Why do you need to apply a clearcoat to an interior door ??
Just lay the vinyl down and be done with it.
Have them flatbed printed and then clear coat with 1 or 2 dry coats and then a good covering to achieve whatever effect/sheen you want.
Have them CNC and paint the raised area.

Last, if that is a description of that room, do you realize it needs to be ADA approved and not mounted on the door itself ??
Except that for him in Nova Scotia it's ACA compliance.
 

islandwide

Premium Subscriber
Except that for him in Nova Scotia it's ACA compliance.
Thanks, Gino. Those are all good thoughts. They wanted a clear coat, in part, so that they could clean it with a cleaner without risk of it peeling away. They also liked the effect of a thicker coating. And thanks for the clarification on positioning.
 

mim

0_o
If you go with the stencil method you can prime it with mod podge before painting to avoid bleed. I haven't had the opportunity to try this yet but I've seen other people do it and it seems to work well. I'm not sure about the clear coating afterwards though, if its latex paint and they aren't using heavy cleaners it shouldn't be an issue? I think?

Otherwise yeah what Gino said
 

islandwide

Premium Subscriber
Huh, primed with mod podge. That's interesting. Would you recommend any particular version of mod podge as I see many versions available? Any idea what the MP is doing that prevents bleed more so than an untreated ceramic?
 

islandwide

Premium Subscriber
I'm not sure how you delineate the two, but these are meant to be room signs that tell people what room they're looking at. They're an alternative to "Room 1, Room 2", etc.
 

mim

0_o
The mod podge stenciling I've seen def falls more into the "crafts" category than proper sign making but for a small, interior job I don't see an issue. I came across this when trying to figure out how to keep a stencil down on a coated awning. Again, I have not tried this myself. Tutorials focus on fabric and wood. Ceramic could be smooth enough that you don't need to worry about bleed, dunno.

 

Raum Divarco

General Manager CUTWORX USA / Amcad & Graphics
Trade a piece of work with someone who has a UJF Printer.
Let them use 2.5D and cover it with clear on the machine.
 

Gino

Premium Subscriber
Well, I would imagine, if you are getting paid for them and trying to make them look professional and the intended use is as a wayfinder type of setup, which will need braille and raised letters, you might want to consider doing it right and using the correct substrates and colors. Whether you are decorating an Inn or a B&B, it still needs to follow codes and guidelines. It's a sign, but you seem to be going about it using all the wrong materials. Your profile shows you to have access to most of it, but you really don't have a way of making the proper braille or tactile lettering/numbers. Before you get your customer n trouble for illegal signs and you producing illegal signs, you might wanna touch base with someone who has these capabilities.
 

islandwide

Premium Subscriber
The mod podge stenciling I've seen def falls more into the "crafts" category than proper sign making but for a small, interior job I don't see an issue. I came across this when trying to figure out how to keep a stencil down on a coated awning. Again, I have not tried this myself. Tutorials focus on fabric and wood. Ceramic could be smooth enough that you don't need to worry about bleed, dunno.

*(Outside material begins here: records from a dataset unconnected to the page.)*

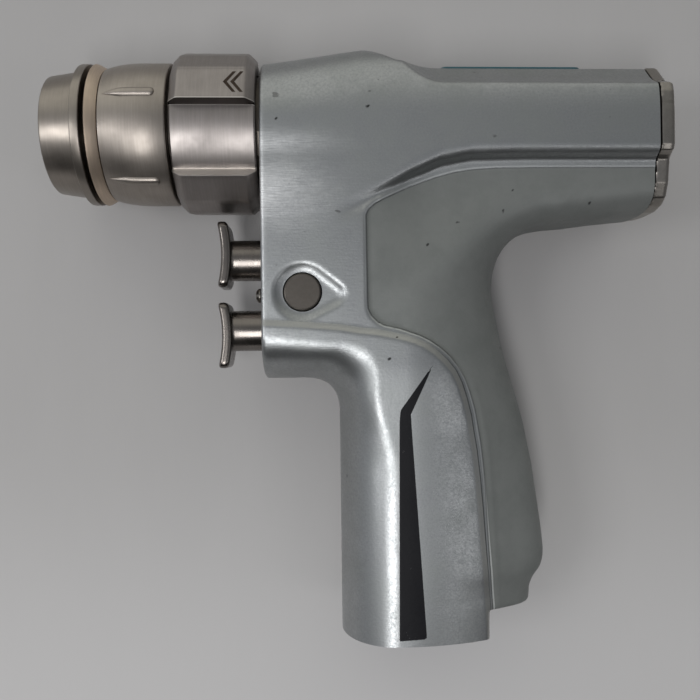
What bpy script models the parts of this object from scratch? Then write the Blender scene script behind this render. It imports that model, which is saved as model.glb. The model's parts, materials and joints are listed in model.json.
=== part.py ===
"""Pistol-grip surgical power drill, modelled as the pieces that it comes apart into.

The drill axis runs along X with the nose at -X and the rear cap at +X. The handle hangs down and
stands flat on its lower end at Z = 0. Sizes are in millimetres and are scaled to metres when a
mesh is made. Distances called "back" are measured rearwards from the housing's front face.
"""
import math

import bmesh
import bpy
from mathutils import Matrix, Vector

MM = 0.001

# Clearances
FIT = 0.3
SEAT = 0.3

# Coupling, from the nose to the housing's front face
BARREL_RADIUS = 17.2
NOSE_LENGTH = 10.1
NOSE_FRONT_RADIUS = 14.35
NOSE_REAR_RADIUS = 15.5
FLANGE_THICKNESS = 1.6
COLLAR_GAP = 1.2
CONE_LENGTH = 2.6
CONE_REAR_RADIUS = 16.0
SLEEVE_LENGTH = 15.8
SLEEVE_FRONT_RADIUS = 16.3
SLEEVE_TAPER = 5.0
RIB_COUNT = 5
RIB_LENGTH = 12.5
RIB_WIDTH = 1.8
RIB_HEIGHT = 0.7
RIB_SETBACK = 0.9
RIB_FIRST_ANGLE = -18.0
RING_GAP = 0.8
SELECTOR_LENGTH = 20.0
LOBE_COUNT = 3
LOBE_FLAT_RADIUS = 19.0
LOBE_HALF_ANGLE = 36.0
LOBE_SHOULDER_ANGLE = 5.0
LOBE_CHAMFER = 2.5
LOBE_FIRST_ANGLE = -43.0
FACE_GAP = 0.9

# Coupling body and drive spindle
SPIGOT_RADIUS = 14.3
SPIGOT_INSERT = 7.9
NECK_RADIUS = 11.7
NOSE_RECESS = 0.8
COLLAR_SHOULDER = 2.4
COLLAR_RIM = 0.5
RING_GROOVE_SETBACK = 0.9
RING_GROOVE_DEPTH = 0.9
RING_GROOVE_PLAY = 0.15
SOCKET_RADIUS = 9.0
SOCKET_DEPTH = 13.9
SOCKET_WEB = 2.0
SPINDLE_RADIUS = 5.0
SPINDLE_END_RADIUS = 3.2
SPINDLE_HEAD_LENGTH = 3.2
DOG_COUNT = 3
DOG_LENGTH = 2.2
DOG_WIDTH = 3.0
SPINDLE_BEARING_RADIUS = 10.0
SPINDLE_BEARING_LENGTH = 5.0
RETAINING_RING_HEIGHT = 1.2
RETAINING_RING_THICKNESS = 0.8
COLLAR_SPRING_WIRE = 0.4
COLLAR_SPRING_TURNS = 2.0
PLUNGER_RADIUS = 1.2
PLUNGER_SEAT = 0.4
DOG_HEAD_INSET = 0.8

# Cannula that runs through the whole tool
CANNULA_BORE_RADIUS = 1.3
CANNULA_WALL = 0.4

# Planetary gear stage
MODULE = 0.6
SUN_TEETH = 12
PLANET_TEETH = 15
PLANET_COUNT = 3
PRESSURE_ANGLE = 25.0
ADDENDUM = 0.9
DEDENDUM = 1.2
BACKLASH = 0.14
PLANET_WIDTH = 6.0
RING_GEAR_WIDTH = 8.0
PLANET_PIN_RADIUS = 1.2
CARRIER_THICKNESS = 3.9
CARRIER_RADIUS = 11.0
CARRIER_CLEARANCE = 0.8
WASHER_THICKNESS = 0.6

# Motor
MOTOR_BORE_RADIUS = 12.7
SHAFT_RADIUS = 4.0
SUN_HUB_RADIUS = 3.4
SUN_HUB_LENGTH = 3.2
MOTOR_BEARING_LENGTH = 5.0
WINDING_LENGTH = 3.4
STATOR_LENGTH = 28.0
STATOR_BORE_RADIUS = 7.6
MAGNET_RADIUS = 7.1
WINDING_INSET = 0.9
WINDING_CLEARANCE = 0.6
WINDING_ROUND = 1.0
BOARD_THICKNESS = 1.6

# Housing, upper part
AXIS_HEIGHT = 125.8
HOUSING_LENGTH = 95.5
HUMP_BACK = 24.7
HUMP_HEIGHT = 20.4
TOP_FLAT_BACK = 33.0
TOP_FLAT_HEIGHT = 14.8
TOP_FLAT_HALF_WIDTH = 8.2
ROOF_FOOT_HALF_WIDTH = 12.7
ROOF_FOOT_HEIGHT = 10.1
SHOULDER_HALF_WIDTH = 16.2
SHOULDER_HEIGHT = 8.4
ROOF_RUNOUT = 11.0
ROOF_RUNOUT_LIFT = 6.5
SIDE_HALF_WIDTH = 17.0
LEDGE_DROP = 8.6
LEDGE_ROUND = 2.2
UNDERBODY_HALF_WIDTH = 13.7
UNDERBODY_DROP = 21.2
UNDERBODY_ROUND = 5.8
UNDERBODY_SAG = 2.6

# Housing, front block and handle
BLOCK_LENGTH = 24.9
BLOCK_HALF_WIDTH = 16.9
BLOCK_BELOW_PAD = 2.75
BLOCK_LOWER_ROUND = 6.5
BLOCK_FRONT_ROUND = 0.8
BLOCK_BAND_PROUD = 0.3
BLOCK_BAND_HEIGHT = 11.6
HANDLE_FRONT_BACK = 18.6
HANDLE_FRONT_ROUND = 10.0
HANDLE_BASE_REAR = 54.3
HANDLE_MIDDLE_REAR = 48.6
HANDLE_MIDDLE_HEIGHT = 54.2
HANDLE_BASE_HALF_WIDTH = 14.6
HANDLE_TOP_HALF_WIDTH = 16.4
SLEEVE_PROUD = 0.4
THROAT_ROUND = 8.0
GRIP_BOTTOM = 6.8
GRIP_LIP_HEIGHT = 5.2
GRIP_LIP_STEP = 3.3
GRIP_BASE_REAR = 70.2
GRIP_WAIST_REAR = 57.9
GRIP_WAIST_HEIGHT = 86.0
GRIP_CENTRE_BACK = 34.0

# Rear cap
CAP_THICKNESS = 3.7
CAP_EDGE_ROUND = 0.8
PLUG_LENGTH = 5.8
SEAL_WIDTH = 1.8
SEAL_HEIGHT = 1.4
CAP_SCREW_RADIUS = 0.9
CAP_SCREW_HEAD_RADIUS = 1.7
CAP_SCREW_HEAD_LENGTH = 1.4
CAP_SCREW_GRIP = 6.0
CAP_SCREW_UPPER = (12.2, 8.2)
CAP_SCREW_LOWER = (8.0, -15.4)

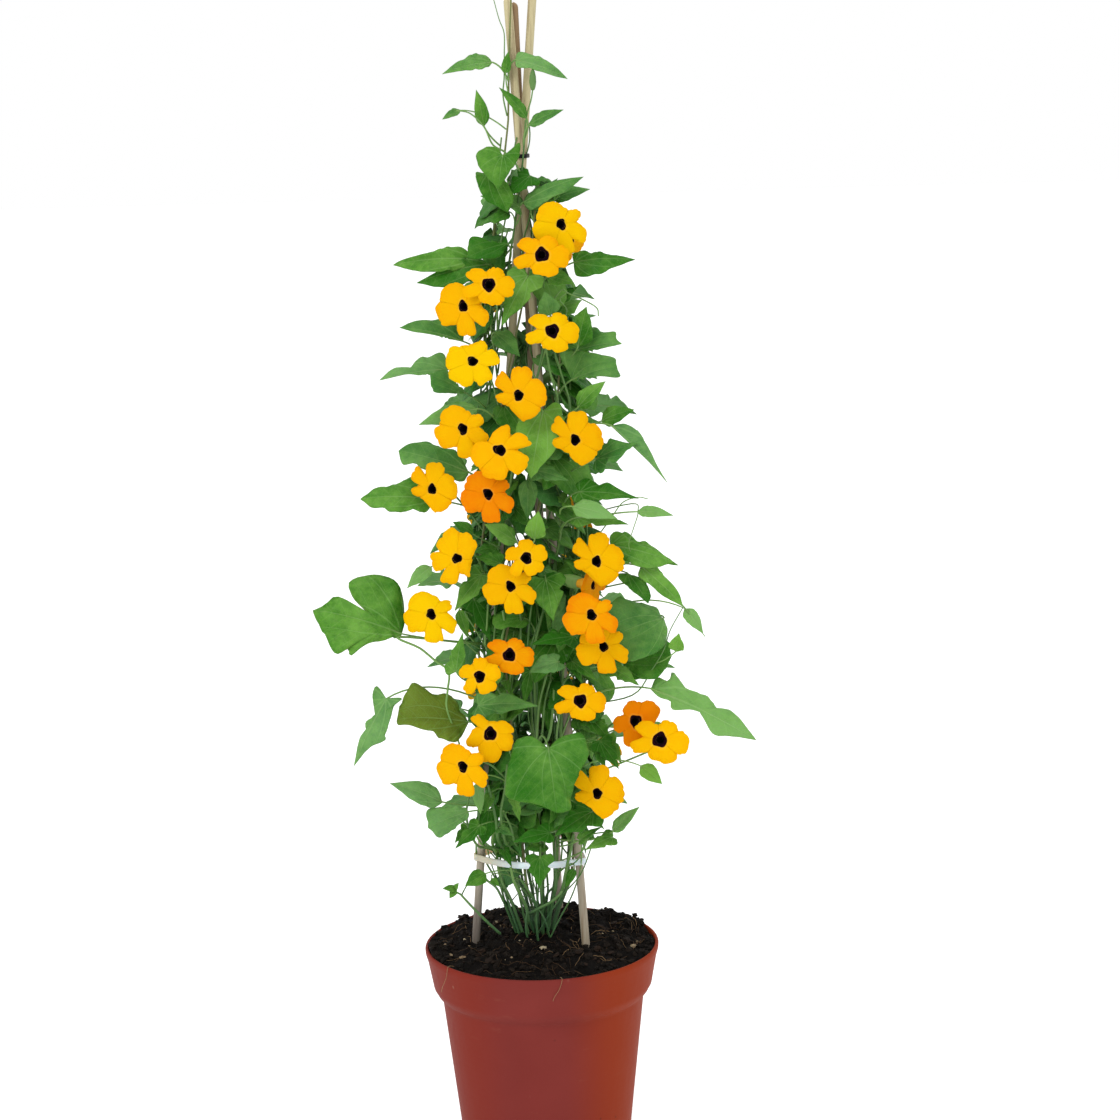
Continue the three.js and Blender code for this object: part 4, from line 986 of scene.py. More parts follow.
# x, y, z of the blade's base, x, y, z of its tip, width, shape, tone
leaves = [
    (-15, -4, 685, -45, -10, 679, 15, "kite", "misty"),
    (-1, -9, 686, 30, -15, 674, 12, "feather", "silver"),
    (5, -13, 651, -11, -17, 670, 8, "lance", "deep"),
    (6, -12, 647, 27, -18, 656, 9, "lance", "misty"),
    (-21, -5, 647, -25, -8, 669, 9, "lance", "plain"),
    (-10, -20, 630, -13, -30, 610, 31, "cloak", "plain"),
    (-19, -14, 619, -8, -24, 596, 20, "toothed", "plain"),
    (1, -14, 601, 38, -20, 616, 16, "sword", "misty"),
    (19, -6, 602, 42, -8, 608, 10, "lance", "misty"),
    (-9, -20, 577, -33, -28, 570, 20, "wedge", "night"),
    (-29, -18, 568, -78, -24, 566, 20, "ridged", "plain"),
    (-20, -18, 565, -64, -28, 555, 25, "keel", "deep"),
    (31, -24, 565, 68, -28, 566, 27, "taper", "deep"),
    (-37, -24, 519, -75, -30, 529, 21, "tadpole", "misty"),
    (3, -30, 558, -13, -46, 530, 24, "arrow", "fresh"),
    (32, -30, 514, 38, -34, 539, 16, "spire", "plain"),
    (32, -26, 512, 58, -34, 517, 27, "notched", "misty"),
    (28, -32, 495, 55, -40, 503, 39, "anvil", "misty"),
    (-47, -30, 503, -88, -38, 498, 23, "hooked", "silver"),
    (-36, -30, 488, -57, -40, 501, 22, "trowel", "misty"),
    (31, -42, 479, 48, -46, 495, 12, "lance", "fresh"),
    (-29, -34, 479, -65, -42, 471, 14, "lance", "pale"),
    (45, -38, 470, 65, -42, 477, 13, "lance", "plain"),
    (51, -44, 468, 84, -52, 433, 17, "crescent", "silver"),
    (-36, -32, 440, -78, -36, 455, 19, "saddle", "misty"),
    (-57, -34, 424, -102, -40, 427, 28, "coarse", "plain"),
    (42, -44, 448, 66, -52, 458, 22, "arrow", "misty"),
    (31, -44, 428, 66, -54, 425, 18, "arrow", "deep"),
    (10, -46, 478, 2, -60, 440, 27, "heart", "bright"),
    (26, -54, 421, 53, -62, 414, 13, "lance", "pale"),
    (29, -42, 412, 60, -48, 408, 14, "arrow", "plain"),
    (65, -50, 416, 87, -54, 414, 8, "lance", "pale"),
    (49, -40, 394, 87, -48, 384, 22, "wing", "plain"),
    (67, -42, 381, 92, -52, 357, 13, "willow", "fresh"),
    (-8, -44, 398, -27, -50, 411, 13, "lance", "fresh"),
    (-18, -48, 386, -34, -54, 392, 13, "arrow", "plain"),
    (-80, -38, 342, -133, -44, 360, 65, "twoLobed", "plain"),
    (59, -42, 377, 71, -48, 359, 13, "dagger", "deep"),
    (-91, -40, 302, -112, -52, 263, 25, "ragged", "silver"),
    (-41, -36, 285, -84, -46, 291, 45, "boat", "olive"),
    (-30, -40, 378, -47, -44, 357, 18, "arrow", "fresh"),
    (-47, -54, 321, -42, -60, 346, 15, "arrow", "plain"),
    (9, -54, 377, 13, -62, 353, 25, "arrow", "plain"),
    (81, -34, 347, 48, -46, 338, 43, "apron", "misty"),
    (55, -32, 319, 85, -38, 323, 30, "paddle", "deep"),
    (25, -50, 340, 0, -58, 338, 17, "arrow", "night"),
    (47, -44, 319, 64, -50, 309, 14, "arrow", "plain"),
    (72, -40, 304, 135, -54, 273, 31, "banner", "pale"),
    (-34, -48, 298, 2, -58, 300, 20, "arrow", "misty"),
    (8, -76, 277, 12, -90, 241, 56, "shield", "deep"),
    (-58, -46, 237, -90, -54, 252, 16, "lance", "silver"),
    (-43, -48, 231, -67, -56, 224, 19, "fan", "silver"),
    (46, -46, 215, 63, -50, 232, 9, "lance", "pale"),
    (34, -54, 231, 11, -64, 219, 23, "arrow", "deep"),
    (1, -58, 204, 0, -66, 187, 19, "arrow", "deep"),
    (36, 26, 218, 58, 50, 206, 24, "arrow", "plain"),
    (8, 48, 218, 14, 84, 206, 26, "heart", "fresh"),
    (-36, 32, 216, -64, 54, 206, 24, "arrow", "plain"),
    (52, 12, 266, 94, 22, 258, 26, "arrow", "deep"),
    (30, 46, 262, 52, 82, 250, 24, "arrow", "fresh"),
    (-14, 52, 260, -24, 92, 248, 28, "heart", "plain"),
    (-48, 20, 280, -82, 32, 276, 24, "arrow", "deep"),
    (12, 50, 312, 24, 94, 320, 22, "arrow", "fresh"),
    (-38, 40, 308, -70, 72, 298, 26, "arrow", "plain"),
    (54, 26, 306, 90, 44, 298, 24, "arrow", "plain"),
    (36, 42, 340, 64, 78, 330, 24, "heart", "fresh"),
    (-16, 54, 350, -30, 92, 338, 26, "arrow", "deep"),
    (-48, 22, 362, -74, 46, 356, 24, "arrow", "plain"),
    (54, 6, 384, 92, 8, 372, 24, "arrow", "plain"),
    (10, 50, 396, 16, 88, 384, 26, "heart", "fresh"),
    (-40, 34, 392, -66, 60, 374, 22, "arrow", "plain"),
    (34, 38, 436, 60, 68, 424, 24, "arrow", "deep"),
    (-20, 44, 436, -38, 80, 426, 24, "arrow", "fresh"),
    (-42, 14, 436, -78, 22, 440, 22, "arrow", "plain"),
    (42, 12, 474, 68, 26, 466, 22, "arrow", "deep"),
    (6, 44, 480, 8, 78, 474, 22, "heart", "fresh"),
    (-34, 28, 476, -58, 50, 466, 22, "arrow", "plain"),
    (26, 32, 520, 44, 60, 526, 20, "arrow", "deep"),
    (-18, 36, 506, -34, 64, 496, 20, "arrow", "fresh"),
    (24, 18, 544, 44, 34, 538, 18, "arrow", "plain"),
    (4, 34, 550, 6, 60, 542, 20, "heart", "deep"),
    (-28, 16, 546, -54, 28, 538, 18, "arrow", "fresh"),
    (16, 22, 584, 30, 40, 580, 15, "arrow", "plain"),
    (-9, 22, 584, -18, 40, 578, 15, "arrow", "fresh"),
]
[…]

That's a cool approach, but as you say, more of a 'craft' solution. I'll let this thread know what I end up trying. Thanks for the tip.
 

islandwide

Premium Subscriber
Well, I would imagine, if you are getting paid for them and trying to make them look professional and the intended use is as a wayfinder type of setup, which will need braille and raised letters, you might want to consider doing it right and using the correct substrates and colors. Whether you are decorating an Inn or a B&B, it still needs to follow codes and guidelines. It's a sign, but you seem to be going about it using all the wrong materials. Your profile shows you to have access to most of it, but you really don't have a way of making the proper braille or tactile lettering/numbers. Before you get your customer n trouble for illegal signs and you producing illegal signs, you might wanna touch base with someone who has these capabilities.

Thanks, Gino.
 

WhiskeyDreamer

Professional Snow Ninja
reverse weed and apply to the ceramic material. use a scuff pad to scuff the surface so paint will bite to it. paint with sign enamel (with a quill, foam brush, roller, whatever is your preference). when it's slightly tacky but not fully dry pull the paint mask. let dry and cure. clear coat if you want, but won't be necessary. instruct client not to clean with super harsh chemicals or like... gasoline. will hold up just fine.
 
  • Agree
Reactions: mim

Jean Shimp

New Member
Was your first vinyl attempt using high performance cast vinyl? Did the letter edges cut sharp and clean on the plotter? I don't know why the edges would come up like they did. I would think a high performance vinyl would last longer than anything painted or clear coated unless you use something like an automotive clear coat and encapsulate the whole piece with multiple coats.
 

GB2

Old Member
I know there is a 5"x4" oval sublimation tile available, and you can probably find other sizes, so you can sublimate them with no top coating. If you have the tiles already, you can actually sublimation coat them yourself and then sublimate them.
 

bob

It's better to have two hands than one glove.
If it were mine to do I'd dye-sub coat, print, and heat press. That would be the best solution. If that capability weren't available, cut it from high performance cast vinyl, apply it to a CLEAN surface, and clear coat it with liquid laminate. If having a smooth clear coat without the vinyl being discernible is a must, dome it.